SF: What do you want to do after you graduate?

SE: There are several kinds of law libraries you can work in – there are academic law libraries, which are law school libraries, court libraries, county libraries, state law libraries or law firm libraries. There [are] also law libraries in major corporations – like Microsoft [which] its own law library. …I’ve always wanted to be in the academic law library. I’ve also wanted to work in a place just like Gallagher here on campus at the law school. I’m going to have to move, probably, because nothing is really going to open up here. But my goal is just to wind up at some law school somewhere where I can do reference….

In my dream – I don’t know if this is possible – but if I could I [would] …spend half my time doing reference and half my time doing cataloging. I’d be happy as a clam, because I have …both sides of that personality – the one that wants to talk to people and the one that to sit aside and just put the pieces together. But I’m not sure if that job exists anywhere out there.

SF: Do you feel that you’re getting the training here in the program to do what you want to do?
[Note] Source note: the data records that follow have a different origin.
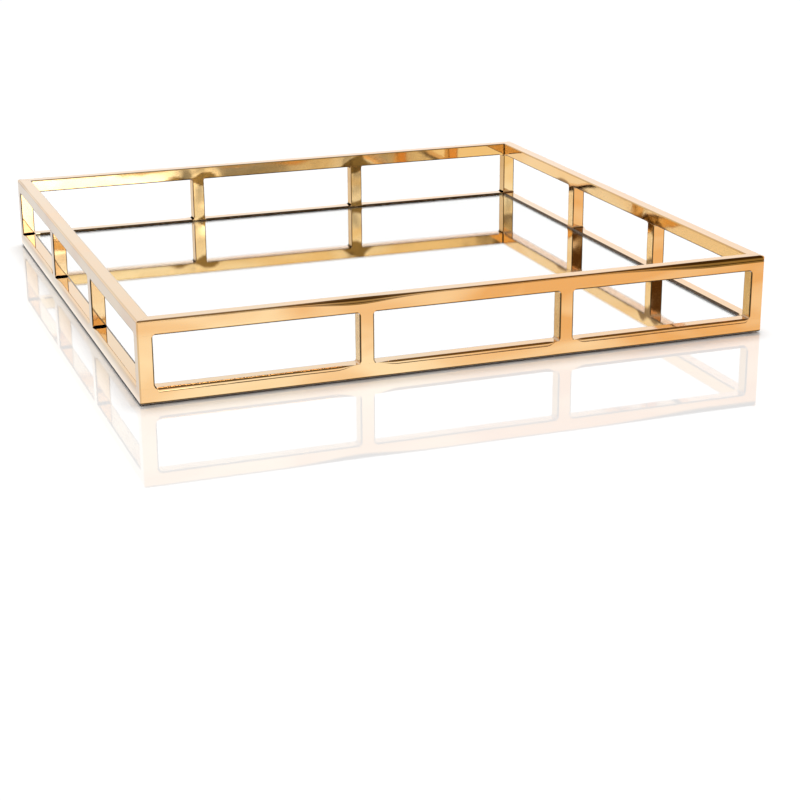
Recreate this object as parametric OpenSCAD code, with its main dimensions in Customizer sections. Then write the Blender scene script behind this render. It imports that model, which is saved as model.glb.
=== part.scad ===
// Dresser vanity tray: a square gallery of gold-plated square tube round a mirrored floor.
// Two mitred rings of tube are held apart by four corner posts and eight window posts.
// The mirror lies on a backing board, which rests on plates welded inside the lower ring. A bead
// of sealant closes the gap round the glass.
// Origin: the middle of the footprint, on the table. +Z is up and the front side is at -Y.

/* [Tray] */
// Side of the square frame, over the tubes
tray_side = 356; // [300:1:420]
// Height from the table to the top of the frame
tray_h = 44.4; // [36:0.1:60]
// Gap between the table and the underside of the frame
frame_gap = 0.6; // [0.3:0.1:1.5]
// Distance from the middle of a side to the middle of each window post
post_offset = 57; // [40:0.5:65]

/* [Tube] */
// Outside width of the square tube
tube = 8; // [8:0.5:10]
// Wall thickness of the tube
tube_wall = 0.8; // [0.6:0.1:1.2]
// Outside corner radius of the tube
tube_r = 0.5; // [0.3:0.1:0.6]
// Radius of the ground weld fillets in the corners of the windows
weld_r = 1.2; // [0.6:0.1:2]

/* [Floor] */
// Thickness of the mirror glass
mirror_t = 2; // [1.8:0.1:2.6]
// Depth of the mirror's face below the top of the lower ring
mirror_recess = 1; // [0.8:0.1:1.3]
// Gap between the edge of the glass and the tube
mirror_gap = 0.5; // [0.3:0.1:0.8]
// Depth that the sealant fills between the glass and the tube
seal_depth = 1; // [0.5:0.1:1.5]
// Thickness of the tape that holds the mirror
tape_t = 0.4; // [0.2:0.1:0.5]
// Width of each strip of tape
tape_w = 19; // [12:1:30]
// Thickness of the hardboard backing
board_t = 2.5; // [2:0.1:2.5]
// Gap between the edge of the backing board and the tube
board_gap = 0.3; // [0.2:0.1:1]
// Thickness of the felt under the board
felt_t = 1; // [0.6:0.1:1.1]

/* [Plates and feet] */
// Thickness of the corner gussets and the side tabs
plate_t = 1.2; // [1:0.1:1.2]
// Length of a gusset's two square sides
gusset_leg = 40; // [30:1:60]
// Length of a side tab along its rail
tab_l = 40; // [20:1:60]
// Width of a side tab, out from its rail
tab_w = 12; // [8:1:20]
// Diameter of a foot pad
foot_d = 12; // [8:0.5:14]
// Distance from a foot pad's middle to the tube on each side
foot_inset = 12; // [9:0.5:14]
// Gap between the felt and the plates
felt_gap = 1; // [0.5:0.1:3]

/* [Hidden] */
$fn = 48;
half = tray_side / 2;
rail_c = half - tube / 2;
inner = half - tube;
lower_top = frame_gap + tube;
upper_bottom = tray_h - tube;
post_h = upper_bottom - lower_top;
mirror_z = lower_top - mirror_recess - mirror_t;
seal_h = mirror_recess - tube_r;
tape_z = mirror_z - tape_t;
board_z = tape_z - board_t;
plate_z = board_z - plate_t;
felt_z = board_z - felt_t;
mirror_side = 2 * (inner - mirror_gap);
board_side = 2 * (inner - board_gap);
felt_side = board_side - 4;
tape_rows = 4;
tape_l = mirror_side - 40;
tape_pitch = (mirror_side - 60) / (tape_rows - 1);
post_edge = post_offset + tube / 2;
inner_post_edge = post_offset - tube / 2;
gold = [0.88, 0.66, 0.42];
plated_steel = [0.72, 0.66, 0.52];

// Turns a shape made on the front side to side k: 0 front, 1 right, 2 back, 3 left
module to_side(k) {
    rotate([0, 0, 90 * k]) children();
}

// Square with rounded corners, centred
module rounded_square(side, r) {
    square([side - 2 * r, side], center = true);
    square([side, side - 2 * r], center = true);
    for (sx = [-1, 1], sy = [-1, 1])
        translate([sx * (side / 2 - r), sy * (side / 2 - r)]) circle(r = r);
}

// Cross-section of the tube
module tube_section() {
    difference() {
        rounded_square(tube, tube_r);
        square(tube - 2 * tube_wall, center = true);
    }
}

// Quarter of the plan that lies on the front side of both mitre planes
module mitre_wedge() {
    linear_extrude(height = tray_h + tube)
        polygon([[0, 0], [-tray_side, -tray_side], [tray_side, -tray_side]]);
}

// Front rail of a ring, mitred at both ends, with its underside at height z
module rail(z) {
    color(gold)
        intersection() {
            translate([0, -rail_c, z + tube / 2])
                rotate([0, 90, 0])
                    linear_extrude(height = tray_side, center = true) tube_section();
            mitre_wedge();
        }
}

// Upright tube between the two rings, on the front side at x
module post(x) {
    color(gold)
        translate([x, -rail_c, lower_top])
            linear_extrude(height = post_h) tube_section();
}

// Concave fillet along Y, in the corner at the origin that opens towards +X and +Z
module fillet() {
    rotate([90, 0, 0])
        linear_extrude(height = tube - 2 * tube_r, center = true)
            difference() {
                square(weld_r);
                translate([weld_r, weld_r]) circle(r = weld_r);
            }
}

// Fillets at the two ends of one edge of a window, from x0 to x1 on the front side
module fillet_pair(x0, x1, z, flip) {
    translate([x0, -rail_c, z]) mirror([0, 0, flip]) fillet();
    translate([x1, -rail_c, z]) mirror([1, 0, 0]) mirror([0, 0, flip]) fillet();
}

// Ground weld fillets at height z on all twelve windows; flip = 1 hangs them from above
module weld_row(z, flip) {
    color(gold)
        for (k = [0:3])
            to_side(k) {
                fillet_pair(-inner, -post_edge, z, flip);
                fillet_pair(-inner_post_edge, inner_post_edge, z, flip);
                fillet_pair(post_edge, inner, z, flip);
            }
}

// Triangular plate in the front left corner of the lower ring
module gusset() {
    color(plated_steel)
        translate([-inner, -inner, plate_z])
            linear_extrude(height = plate_t)
                polygon([[0, 0], [gusset_leg, 0], [0, gusset_leg]]);
}

// Rectangular plate at the middle of the front rail
module side_tab() {
    color(plated_steel)
        translate([-tab_l / 2, -inner, plate_z]) cube([tab_l, tab_w, plate_t]);
}

// Round pad under the front left gusset
module foot_pad() {
    color("dimgray")
        translate([-inner + foot_inset, -inner + foot_inset, 0])
            cylinder(d = foot_d, h = plate_z);
}

// Board that carries the mirror
module backing_board() {
    color("saddlebrown")
        translate([-board_side / 2, -board_side / 2, board_z])
            cube([board_side, board_side, board_t]);
}

// Cut-outs in the felt for one corner plate and one side tab
module felt_cutouts() {
    corner = gusset_leg + 2 * felt_gap;
    translate([-inner, -inner]) polygon([[0, 0], [corner, 0], [0, corner]]);
    translate([-tab_l / 2 - felt_gap, -inner])
        square([tab_l + 2 * felt_gap, tab_w + felt_gap]);
}

// Felt on the underside of the board
module felt_base() {
    color("black")
        translate([0, 0, felt_z])
            linear_extrude(height = felt_t)
                difference() {
                    square(felt_side, center = true);
                    for (k = [0:3]) rotate(90 * k) felt_cutouts();
                }
}

// Strips of double-sided tape between the board and the mirror
module mirror_tape() {
    color("white")
        for (i = [0:tape_rows - 1]) {
            y = (i - (tape_rows - 1) / 2) * tape_pitch;
            translate([-tape_l / 2, y - tape_w / 2, tape_z]) cube([tape_l, tape_w, tape_t]);
        }
}

// Mirrored glass floor
module mirror_pane() {
    color("lightcyan")
        translate([-mirror_side / 2, -mirror_side / 2, mirror_z])
            cube([mirror_side, mirror_side, mirror_t]);
}

// Outline of the sealant bead: it fills the gap and slopes up from the glass to the tube
module seal_section() {
    polygon([[0, -seal_depth], [mirror_gap, -seal_depth], [mirror_gap, 0], [0, seal_h]]);
}

// Bead of sealant along the front edge of the glass, mitred at both ends
module seal_side() {
    intersection() {
        translate([0, -inner, mirror_z + mirror_t])
            rotate([90, 0, 90])
                linear_extrude(height = tray_side, center = true) seal_section();
        mitre_wedge();
    }
}

// Bead of sealant round the whole glass
module edge_seal() {
    color([0.14, 0.11, 0.08])
        for (k = [0:3]) to_side(k) seal_side();
}

rail(upper_bottom);  // top_rail_front
to_side(1) rail(upper_bottom);  // top_rail_right
to_side(2) rail(upper_bottom);  // top_rail_back
to_side(3) rail(upper_bottom);  // top_rail_left
rail(frame_gap);  // bottom_rail_front
to_side(1) rail(frame_gap);  // bottom_rail_right
to_side(2) rail(frame_gap);  // bottom_rail_back
to_side(3) rail(frame_gap);  // bottom_rail_left
post(-rail_c);  // corner_post_front_left
to_side(1) post(-rail_c);  // corner_post_front_right
to_side(2) post(-rail_c);  // corner_post_back_right
to_side(3) post(-rail_c);  // corner_post_back_left
post(-post_offset);  // window_post_front_left
post(post_offset);  // window_post_front_right
to_side(1) post(-post_offset);  // window_post_right_front
to_side(1) post(post_offset);  // window_post_right_back
to_side(2) post(-post_offset);  // window_post_back_right
to_side(2) post(post_offset);  // window_post_back_left
to_side(3) post(-post_offset);  // window_post_left_back
to_side(3) post(post_offset);  // window_post_left_front
weld_row(upper_bottom, 1);  // weld_fillets_top
weld_row(lower_top, 0);  // weld_fillets_bottom
gusset();  // corner_gusset_front_left
to_side(1) gusset();  // corner_gusset_front_right
to_side(2) gusset();  // corner_gusset_back_right
to_side(3) gusset();  // corner_gusset_back_left
side_tab();  // side_tab_front
to_side(1) side_tab();  // side_tab_right
to_side(2) side_tab();  // side_tab_back
to_side(3) side_tab();  // side_tab_left
backing_board();
felt_base();
mirror_tape();
mirror_pane();
edge_seal();
foot_pad();  // foot_pad_front_left
to_side(1) foot_pad();  // foot_pad_front_right
to_side(2) foot_pad();  // foot_pad_back_right
to_side(3) foot_pad();  // foot_pad_back_left
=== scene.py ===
"""Looks of the dresser vanity tray: polished gold tubes with ground welds, a silvered mirror
floor, and the board, felt and feet under it. Lengths are in metres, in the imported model's frame:
+Z is up and the front side of the tray is at -Y."""
import math

import bmesh
import bpy
from mathutils import Matrix, Vector, noise


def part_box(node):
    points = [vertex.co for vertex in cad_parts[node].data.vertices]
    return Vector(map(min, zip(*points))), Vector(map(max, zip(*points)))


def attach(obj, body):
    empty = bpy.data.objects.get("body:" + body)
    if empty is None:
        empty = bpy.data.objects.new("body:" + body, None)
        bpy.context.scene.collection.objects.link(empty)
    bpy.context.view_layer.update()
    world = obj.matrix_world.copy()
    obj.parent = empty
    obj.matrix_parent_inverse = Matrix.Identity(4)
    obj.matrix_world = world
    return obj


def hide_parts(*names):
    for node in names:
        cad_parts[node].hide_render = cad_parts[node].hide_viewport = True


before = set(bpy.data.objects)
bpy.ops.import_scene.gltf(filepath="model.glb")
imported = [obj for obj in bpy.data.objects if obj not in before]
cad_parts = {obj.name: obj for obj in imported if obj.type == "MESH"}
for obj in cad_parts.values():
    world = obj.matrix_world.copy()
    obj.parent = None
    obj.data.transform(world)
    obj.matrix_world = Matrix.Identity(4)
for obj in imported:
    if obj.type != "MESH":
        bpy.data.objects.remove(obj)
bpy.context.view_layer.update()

# ---------------------------------------------------------------- sizes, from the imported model
MM = 0.001
SIDES = ("front", "right", "back", "left")
CORNERS = ("front_left", "front_right", "back_right", "back_left")
rail_lo, rail_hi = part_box("bottom_rail_front")
top_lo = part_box("top_rail_front")[0]
post_lo, post_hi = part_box("window_post_front_left")
weld_lo, weld_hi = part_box("weld_fillets_bottom")
glass_lo, glass_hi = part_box("mirror_pane")
HALF = rail_hi.x
TUBE = rail_hi.z - rail_lo.z
INNER = HALF - TUBE
RAIL_C = HALF - TUBE / 2
POST_C = -(post_lo.x + post_hi.x) / 2
LOWER_Z = rail_lo.z
LOWER_TOP = rail_hi.z
UPPER_Z = top_lo.z
WELD_R = weld_hi.z - weld_lo.z
POST_EDGES = (POST_C - TUBE / 2, POST_C + TUBE / 2)

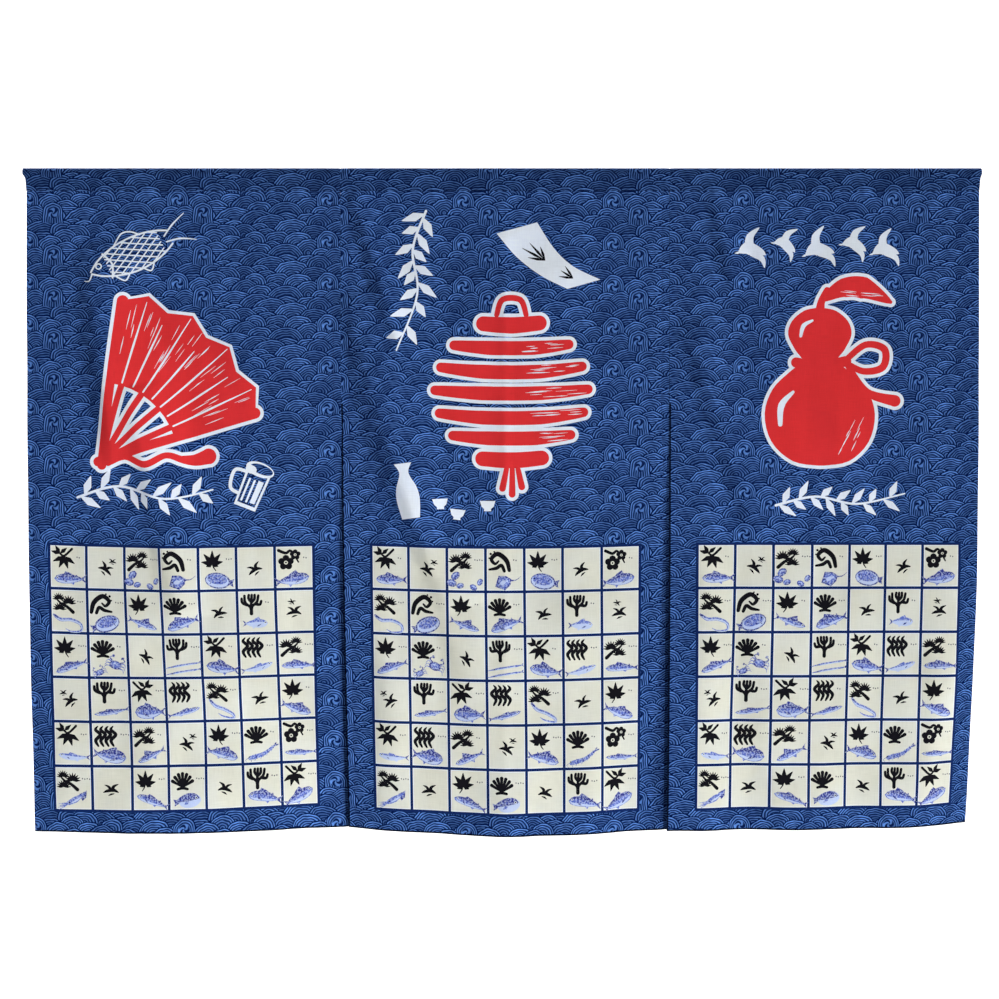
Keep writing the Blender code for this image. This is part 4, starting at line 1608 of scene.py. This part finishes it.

SE: Yes, especially for reference... The neat thing about this program…is an internship which is probably like [what] a lot of students have, but it’s ten hours a week working, starting right off the bat in Sept-Oct. Five hours a week [are] on the reference desk throughout the entire year, and the other five hours, half the year are spent in circulation and half the year are spent in technical services. So you get a terrific work experience in all really aspects of the library…the primary part being reference but also the other parts as well which has been really fascinating.

SF: So you’re working in Gallagher right now?

SE: Exactly – I already finished the circulation rotation and now I’m on tech services. Of course, the reference was horrible at first! Just because it was scary – I mean it was exciting and challenging and scary and nerve-racking all at the same time, as I’m sure anyone who’s ever sat at the reference desk knows. You always feel like you are not prepared for it and you probably aren’t, but I guess the best way is to learn by doing and that’s what I’m doing – hopefully learning, but it is a little bit challenging at first.

SF: What do you like and dislike about the program? What do you think of it?

SE: It’s a very intensive program in that it’s all in a year or more like ten or eleven months – and so it can be very stressful and it can be very intense. In a perfect world, I probably would rather it be a two-year program, but a lot of the interns, though, don’t think so – the money [would] prohibitive if it was a two-year program. It’s set up the way I think it has to be set up – it’s just that getting through it can be a very stressful thing.

…. I guess probably everyone thinks it’s very stressful getting through the year but at the end of the year everyone’s happy that it just took a year and now they’re out ready to go on their career change – and most likely, I think that this might be a career change for a lot of people. …You already have to have a law degree to be accepted into the program, so you’ve already spent three years in law school anyway – maybe that’s part of the thinking. …They make no bones about it so…you come into the program with your eyes open. …You do have an extreme amount of support and encouragement and resources to get through the year, nothing is a surprise. It’s just a haul….

SF: How many people are in your group? Is it small?

SE: …. Basically there [are] six. We’re a pretty tight group. We all get along really well which I think is really important because you are thrown in together for this year long thing and it is just – it’s been fantastic to have such a supportive group – there’s no competition, there’s none of that kind of thing ….

SF: So do you take the same core classes as the regular MLIS students?

SE: Yes…. we take 500, 510, 520, 530, 540, 550, and 560. We take 7 strict library science classes over here and then we take 5 classes really designed for the law librarianship. Legal Research 1 and Legal Research 2 [are] two quarters of intense legal research classes. [The other] three [are] really designed for law librarianship – Current Issues in Law Librarianship, Selection and Processing in Law Libraries (which is like collection development) and then there’s another one this summer [called] Law library Administration. It’s a nice mix.

"I had been thinking about being a law librarian for probably five or six years before a made the decision…I like the law, and I’d always wanted to be a librarian, so it seemed like a perfect fit together."